To answer the question asked above, I do not think that totalitarianism is the danger of our time. As I say in a recently published interview:
“Arendt rightfully says that what happened in the past will probably not be the danger of the future. Yet many of the same elements – loneliness, the need for fictions, the loss of truth and of facts, and the rise of mass movements – these are alive in the 21st century and there is a good chance that they will lead to new forms of politics that we have not yet experienced.”
If the American republic will end, it will likely not end in totalitarianism. More likely is the rise of a democratically elected nationalist demagogue. And yes, the chances of rising authoritarianism are real.
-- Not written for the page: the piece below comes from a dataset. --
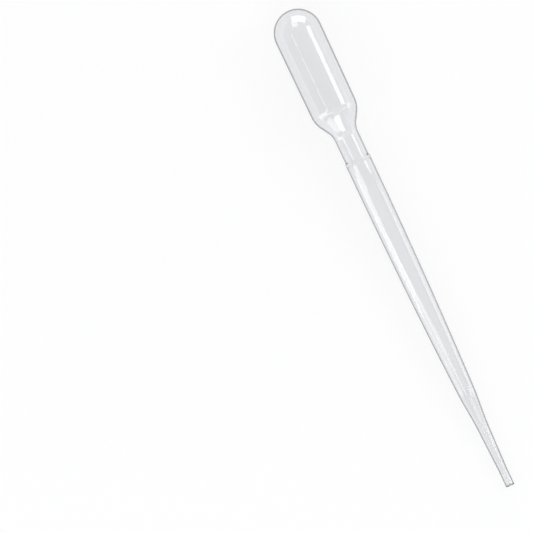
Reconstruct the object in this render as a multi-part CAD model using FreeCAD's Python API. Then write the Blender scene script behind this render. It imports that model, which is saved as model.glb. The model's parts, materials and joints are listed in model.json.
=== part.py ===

Equally real, however, is the possibility of increased democratic participation and increased citizen activism by those determined to preserve and improve the American experiment in constitutionally and federally limited self-government. No doubt, the old American idea of a constitutional republican government of the people, for the people, and by the people is endangered. But in the end it is not up to the President whether the American experiment in self-government survives. It is up to the people.